My advice is to buy from a place in the safe business, not a big box retailer. I recommend Boston lock & Safe, 30 Lincoln St., Brighton. And you want a safe with a mechanical Sargent and Greenleaf lock.
 
If you buy from one of their Mass stores, make sure they don't try to charge you sales tax like they did to me.
That's right, they tried, I told them what the law was and I wasn't paying it. I ended up taking my business elsewhere.
 
Do not buy any safe with an electronic lock. If you want to know why, take a look at Lock picking Lawyer on You-Tube.

A real safe is something you buy once. If you go for the lowest price, you'll end up buying something real later.

My advice is to buy from a place in the safe business, not a big box retailer. I recommend Boston lock & Safe, 30 Lincoln St., Brighton. And you want a safe with a mechanical Sargent and Greenleaf lock.

Where's the video of him actually busting a standup safe lock though? Most of his electronic lock exploits are mechanical or based off some other design flaw. (like on shitty handgun safes, etc).

Not saying it can't be done, I'm sure there are exploits for a lot of them.

ETA: IMHO the main reason to buy a mechanical lock safe is that over time, if something goes awry, you will likely know before its too late. With an electronic if the solenoid or whatever
fails, you're basically up the creek.

-Mike
 
ETA: IMHO the main reason to buy a mechanical lock safe is that over time, if something goes awry, you will likely know before its too late. With an electronic if the solenoid or whatever
fails, you're basically up the creek.

-Mike
That's why mine has a secondary key lock, so I don't need an operable electronic lock to get in.
 
Where's the video of him actually busting a standup safe lock though? Most of his electronic lock exploits are mechanical or based off some other design flaw. (like on shitty handgun safes, etc).

Not saying it can't be done, I'm sure there are exploits for a lot of them.

ETA: IMHO the main reason to buy a mechanical lock safe is that over time, if something goes awry, you will likely know before its too late. With an electronic if the solenoid or whatever
fails, you're basically up the creek.

-Mike
There are, in my opinion, two reason to avoid electronic locks. One has to do with the vulnerability of most to a simple magnetic bypass. The other involves the necessity of a keyed secondary means of access, most of which easily zipped, raked or picked. My third reason (yes, I know I said two reasons) is that if you buy a real safe from a real safe and lock company with a real S&L mechanical lock, it is more likely to receive periodic maintenance.
 
That's why mine has a secondary key lock, so I don't need an operable electronic lock to get in.

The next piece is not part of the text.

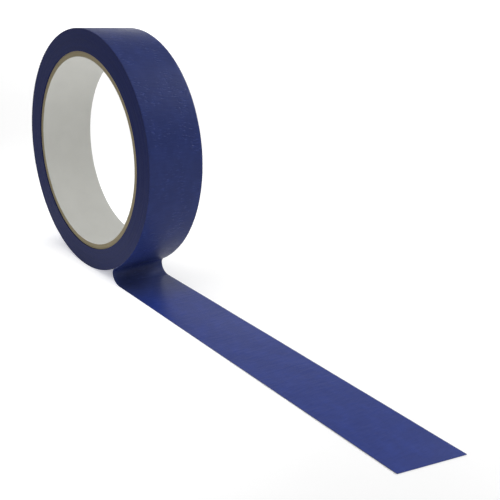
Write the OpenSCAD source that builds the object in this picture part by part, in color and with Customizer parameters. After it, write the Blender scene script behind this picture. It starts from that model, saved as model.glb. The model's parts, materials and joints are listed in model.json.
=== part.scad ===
// Masking tape roll: a paper tube core, the tape wound on it, and a strip pulled off and laid flat.
// Origin: centre of the core. Y is the roll's axis, X points along the laid strip and Z is up.
// The roll stands on its tread. The strip lies at the same level with its adhesive side down.

/* [Core] */
// Inner diameter of the paper tube
core_id = 76.2; // [70:0.1:78]
// Outer diameter of the paper tube
core_od = 80.7; // [79:0.1:84]
// Thickness of the white paper liner
liner_t = 0.2; // [0.1:0.05:0.4]
// How far each end of the tube lies below the side face of the tape
core_inset = 0.4; // [0:0.05:1]
// Width of the gap in each ply's butt seam
seam_gap = 0.25; // [0.1:0.05:1]
// Slant of the butt seams from the direction around the tube
seam_slant = 27; // [27:1:45]
// Turn of the innermost board ply's seam from the top of the tube
seam_start = 150; // [0:1:180]
// Turn of each ply's seam from the one inside it
seam_step = 118; // [100:1:140]

/* [Tape] */
// Width of the tape
tape_w = 24; // [18:1:30]
// Diameter over the wound tape
roll_od = 98.4; // [88:0.2:130]
// Thickness of the crepe paper backing
backing_t = 0.1; // [0.06:0.01:0.3]
// Thickness of the adhesive coat
adhesive_t = 0.04; // [0.02:0.01:0.1]

/* [Strip] */
// Inner radius of the bend that turns the strip from the roll onto the ground
bend_r = 4; // [2:0.5:8]
// Distance from the roll's axis to the middle of the strip's cut end
strip_reach = 178; // [80:1:400]
// Slant of the cut end from square
end_slant = 13.5; // [-30:0.5:30]

/* [Clearance] */
// Gap between the turning roll and the bend of the strip
roll_gap = 0.03; // [0.02:0.01:0.2]
// Gap between the bend and the flat strip
strip_gap = 0.02; // [0.02:0.01:0.1]

/* [Hidden] */
$fn = 180;
tape_t = backing_t + adhesive_t;
roll_r = roll_od / 2;
ground_z = -roll_r;
core_w = tape_w - 2 * core_inset;
ply_count = 3;
board_r = core_id / 2 + liner_t;
ply_t = (core_od / 2 - board_r) / ply_count;
bend_reach = roll_r + roll_gap + tape_t + bend_r;
bend_z = ground_z + tape_t + bend_r;
bend_x = sqrt(bend_reach * bend_reach - bend_z * bend_z);
bend_from = atan2(-bend_z, -bend_x);
end_shift = tan(end_slant) * tape_w / 2;
liner_color = [0.78, 0.78, 0.76];
board_color = [0.47, 0.43, 0.36];
tape_color = [0.14, 0.17, 0.44];
adhesive_color = [0.50, 0.52, 0.60];

// Ring about the Y axis, centred on the origin
module ring(inner_r, outer_r, width)
{
    rotate([90, 0, 0])
        difference()
        {
            cylinder(r = outer_r, h = width, center = true);
            cylinder(r = inner_r, h = width + 2, center = true);
        }
}

// Slanted slab that opens one side of a ring, as a butt seam does
module seam_slab(outer_r, turn)
{
    slab_l = 3 * tape_w / sin(seam_slant);
    rotate([0, turn, 0])
        rotate([0, 0, seam_slant])
            translate([-slab_l / 2, -seam_gap / 2, outer_r / 2])
                cube([slab_l, seam_gap, outer_r]);
}

// Board ply of the tube, counted from the inside, open along its seam
module board_ply(index)
{
    inner_r = board_r + index * ply_t;
    outer_r = inner_r + ply_t;
    color(board_color)
        difference()
        {
            ring(inner_r, outer_r, core_w);
            seam_slab(outer_r, seam_start + index * seam_step);
        }
}

// Layer of the strip's bend, between two radii about the bend's own axis
module bend_layer(inner_r, outer_r)
{
    translate([bend_x, 0, bend_z])
        rotate([90, 0, 0])
            rotate([0, 0, bend_from])
                rotate_extrude(angle = 270 - bend_from)
                    translate([inner_r, -tape_w / 2])
                        square([outer_r - inner_r, tape_w]);
}

// Layer of the flat strip with its slanted cut end
module tail_layer(bottom_z, thickness)
{
    start_x = bend_x + strip_gap;
    side_y = tape_w / 2;
    translate([0, 0, bottom_z])
        linear_extrude(height = thickness)
            polygon([
                [start_x, -side_y],
                [strip_reach - end_shift, -side_y],
                [strip_reach + end_shift, side_y],
                [start_x, side_y]
            ]);
}

// White paper ply that forms the wall of the bore
module core_liner()
{
    color(liner_color)
        ring(core_id / 2, board_r, core_w);
}

// Board ply that carries the liner
module core_ply_inner()
{
    board_ply(0);
}

// Board ply between the other two
module core_ply_middle()
{
    board_ply(1);
}

// Board ply that the first turn of tape is stuck to
module core_ply_outer()
{
    board_ply(2);
}

// All the turns of tape that are still on the roll
module tape_winding()
{
    color(tape_color)
        ring(core_od / 2, roll_r, tape_w);
}

// Backing of the strip where it leaves the roll and turns onto the ground
module bend_backing()
{
    color(tape_color)
        bend_layer(bend_r, bend_r + backing_t);
}

// Adhesive coat below the backing of the bend
module bend_adhesive()
{
    color(adhesive_color)
        bend_layer(bend_r + backing_t, bend_r + tape_t);
}

// Backing of the strip that lies flat
module tail_backing()
{
    color(tape_color)
        tail_layer(ground_z + adhesive_t, backing_t);
}

// Adhesive coat below the backing of the flat strip
module tail_adhesive()
{
    color(adhesive_color)
        tail_layer(ground_z, adhesive_t);
}

core_liner();
core_ply_inner();
core_ply_middle();
core_ply_outer();
tape_winding();
bend_backing();
bend_adhesive();
tail_backing();
tail_adhesive();
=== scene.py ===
"""Masking tape roll: the looks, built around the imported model.

Lengths are in metres, unless a name or a comment says mm. Y is the roll's axis, X runs along the strip that
lies on the ground, and Z is up. An angle about the axis starts at +X and turns towards +Z.
"""

import json
import math

import bpy
import numpy as np
from mathutils import Matrix, Vector

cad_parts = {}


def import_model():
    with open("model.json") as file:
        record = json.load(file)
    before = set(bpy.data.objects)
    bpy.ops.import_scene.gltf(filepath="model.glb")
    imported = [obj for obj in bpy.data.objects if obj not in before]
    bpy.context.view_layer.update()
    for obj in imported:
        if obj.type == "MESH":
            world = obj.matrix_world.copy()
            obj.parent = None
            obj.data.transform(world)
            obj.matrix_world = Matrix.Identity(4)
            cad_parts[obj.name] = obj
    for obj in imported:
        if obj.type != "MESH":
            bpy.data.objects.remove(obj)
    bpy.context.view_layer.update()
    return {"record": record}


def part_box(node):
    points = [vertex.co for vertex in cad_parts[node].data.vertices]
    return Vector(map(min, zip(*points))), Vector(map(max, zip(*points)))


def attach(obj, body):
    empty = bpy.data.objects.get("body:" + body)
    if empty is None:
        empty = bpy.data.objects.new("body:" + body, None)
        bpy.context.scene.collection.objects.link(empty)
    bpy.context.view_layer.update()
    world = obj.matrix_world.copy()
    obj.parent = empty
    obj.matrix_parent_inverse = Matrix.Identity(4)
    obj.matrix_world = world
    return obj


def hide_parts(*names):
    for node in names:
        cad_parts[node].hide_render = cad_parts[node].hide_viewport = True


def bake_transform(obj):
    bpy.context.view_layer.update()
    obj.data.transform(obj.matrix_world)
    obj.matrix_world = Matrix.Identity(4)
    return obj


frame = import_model()

MM = 0.001
TURN = 2 * math.pi
TINY = 1e-7

# ---------------------------------------------------------------- sizes, from the frame

STRIP_GAP = 0.02 * MM  # between the bend's solids and the flat strip's
END_SLANT = math.radians(13.5)


def outer_radius(node):
    """Radius of the outer wall of a ring's CAD node."""
    low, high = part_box(node)
    return max(high.x, high.z, -low.x, -low.z)


BORE_R = next(m for m in frame["record"]["mounts"] if m["name"] == "core_bore")["dims"]["r_mm"] * MM
LINER_R = outer_radius("core_liner")
PLY_NODES = ("core_ply_inner", "core_ply_middle", "core_ply_outer")
PLY_R = [outer_radius(n) for n in PLY_NODES]
ROLL_R = outer_radius("tape_winding")
TAPE_HALF_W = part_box("tape_winding")[1].y
CORE_HALF_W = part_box("core_liner")[1].y
TAIL_LOW, TAIL_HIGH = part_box("tail_backing")
GROUND_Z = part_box("tail_adhesive")[0].z
GLUE_T = TAIL_LOW.z - GROUND_Z
TAPE_T = TAIL_HIGH.z - GROUND_Z
BACKING_T = TAPE_T - GLUE_T
BEND_X = TAIL_LOW.x - STRIP_GAP
BEND_R = BEND_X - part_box("bend_backing")[0].x - BACKING_T
PEEL_GAP = math.hypot(BEND_X, GROUND_Z + TAPE_T + BEND_R) - BEND_R - TAPE_T - ROLL_R
END_SLOPE = math.tan(END_SLANT)
TAIL_REACH = TAIL_HIGH.x - END_SLOPE * TAPE_HALF_W

# ---------------------------------------------------------------- noise and crepe relief


def smooth(t):
    """Smooth step of a share from 0 to 1."""
    return t * t * (3 - 2 * t)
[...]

A dime to a dollar says I can pick your keyed backup access in under a minute. And I am not a skilled lock picker.
The keyed access, necessary for electronic locks, is a weakness, not a strength.
 
Not saying it can't be done, I'm sure there are exploits for a lot of them.
You are correct.

Pretty much all electronic gun safe locks except those like the Kaba-Mas X-## series or S&G 2740B can be hacked. The Taylor Security Phoenix makes short work of it doing a 007 opening in about 15 minutes. Not dial manipulation, but replacing the keypad and sending signals representing pushbuttons on the wire while monitoring and analyzing leaked info. The S&G rep emailed me confirmation that the Phoenix will open the current S&G Titan electronic locks. Taylor claims the Phoenix works on many brands and dozens of lock models. There is another black box device specific to certain S&G lock models.

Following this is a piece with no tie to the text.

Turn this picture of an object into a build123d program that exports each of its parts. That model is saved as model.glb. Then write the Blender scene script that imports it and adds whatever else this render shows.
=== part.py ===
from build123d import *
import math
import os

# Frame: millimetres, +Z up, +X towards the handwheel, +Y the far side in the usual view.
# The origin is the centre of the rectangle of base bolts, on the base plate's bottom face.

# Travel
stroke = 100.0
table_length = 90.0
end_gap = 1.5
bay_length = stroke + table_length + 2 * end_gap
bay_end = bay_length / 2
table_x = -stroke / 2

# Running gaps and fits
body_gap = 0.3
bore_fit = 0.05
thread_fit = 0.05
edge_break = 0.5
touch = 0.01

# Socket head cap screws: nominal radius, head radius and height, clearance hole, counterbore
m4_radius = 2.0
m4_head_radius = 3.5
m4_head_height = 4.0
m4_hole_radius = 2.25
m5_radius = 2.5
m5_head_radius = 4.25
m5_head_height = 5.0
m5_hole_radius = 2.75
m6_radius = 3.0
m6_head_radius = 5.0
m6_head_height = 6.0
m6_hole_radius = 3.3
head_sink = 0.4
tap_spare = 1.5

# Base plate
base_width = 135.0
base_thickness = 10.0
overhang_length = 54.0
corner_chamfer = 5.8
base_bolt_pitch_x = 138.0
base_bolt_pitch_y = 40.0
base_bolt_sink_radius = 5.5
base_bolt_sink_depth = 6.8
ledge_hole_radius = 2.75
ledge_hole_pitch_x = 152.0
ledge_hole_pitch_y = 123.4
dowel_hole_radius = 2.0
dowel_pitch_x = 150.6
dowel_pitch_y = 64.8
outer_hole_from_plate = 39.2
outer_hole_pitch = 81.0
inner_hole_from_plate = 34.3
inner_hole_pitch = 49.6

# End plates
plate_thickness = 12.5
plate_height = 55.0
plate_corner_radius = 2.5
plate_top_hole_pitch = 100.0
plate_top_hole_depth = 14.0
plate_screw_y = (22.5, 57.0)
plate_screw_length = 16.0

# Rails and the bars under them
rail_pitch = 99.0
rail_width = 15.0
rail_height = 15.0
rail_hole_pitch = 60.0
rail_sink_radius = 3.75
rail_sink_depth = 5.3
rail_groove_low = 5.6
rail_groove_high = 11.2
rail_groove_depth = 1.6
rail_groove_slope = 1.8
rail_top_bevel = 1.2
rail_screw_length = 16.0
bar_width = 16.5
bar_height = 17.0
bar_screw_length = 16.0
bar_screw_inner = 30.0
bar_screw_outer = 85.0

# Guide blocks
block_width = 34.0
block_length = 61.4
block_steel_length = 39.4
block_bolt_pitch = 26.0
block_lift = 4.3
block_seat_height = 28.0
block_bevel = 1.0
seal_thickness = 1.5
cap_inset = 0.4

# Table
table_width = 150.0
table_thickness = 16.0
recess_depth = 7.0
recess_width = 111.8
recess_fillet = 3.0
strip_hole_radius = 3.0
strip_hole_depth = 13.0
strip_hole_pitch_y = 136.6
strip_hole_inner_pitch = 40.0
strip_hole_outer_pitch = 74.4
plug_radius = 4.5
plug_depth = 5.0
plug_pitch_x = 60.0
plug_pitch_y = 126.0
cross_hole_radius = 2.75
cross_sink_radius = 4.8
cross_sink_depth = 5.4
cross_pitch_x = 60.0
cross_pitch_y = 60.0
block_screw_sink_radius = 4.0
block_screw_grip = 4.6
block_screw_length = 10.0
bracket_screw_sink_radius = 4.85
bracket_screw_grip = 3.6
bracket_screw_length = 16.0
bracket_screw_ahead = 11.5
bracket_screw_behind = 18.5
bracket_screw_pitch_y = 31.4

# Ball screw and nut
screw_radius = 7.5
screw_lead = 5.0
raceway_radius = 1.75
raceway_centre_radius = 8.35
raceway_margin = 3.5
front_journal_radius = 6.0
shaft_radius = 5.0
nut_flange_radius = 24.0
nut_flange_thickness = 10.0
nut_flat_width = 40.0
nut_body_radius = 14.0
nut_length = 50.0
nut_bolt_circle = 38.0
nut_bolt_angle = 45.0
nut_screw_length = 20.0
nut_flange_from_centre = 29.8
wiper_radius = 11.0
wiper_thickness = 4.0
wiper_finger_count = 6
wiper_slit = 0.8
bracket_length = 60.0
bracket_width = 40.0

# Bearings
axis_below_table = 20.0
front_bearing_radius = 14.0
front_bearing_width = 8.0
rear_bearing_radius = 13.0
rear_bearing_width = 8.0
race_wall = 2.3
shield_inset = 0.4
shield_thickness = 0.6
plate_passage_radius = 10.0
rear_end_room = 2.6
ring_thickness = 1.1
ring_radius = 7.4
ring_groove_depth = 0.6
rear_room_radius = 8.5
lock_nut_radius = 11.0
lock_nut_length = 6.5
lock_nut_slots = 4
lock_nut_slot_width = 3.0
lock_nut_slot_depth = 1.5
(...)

But, you have to pretend to be a real locksmith and spring about $3K for a phoenix, and can't get the black one one that defeats the audit trail unless you are an overlord (locksmiths can buy the orange unit).

The Phoenix works using information leakage. Each time you press a button, there is a current draw profile, and delay for the confirming beep or LED to go off. You would never notice these, but electronic instrumentation can and do use it to rapidly converge to an opening combination. I still don't understand why this does not disqualify these locks from a UL Group I rating. The aforementioned GSA approved locks each run over $1K each, and the legit suppliers will not sell a mere civilian the latest Kaba-Mas model.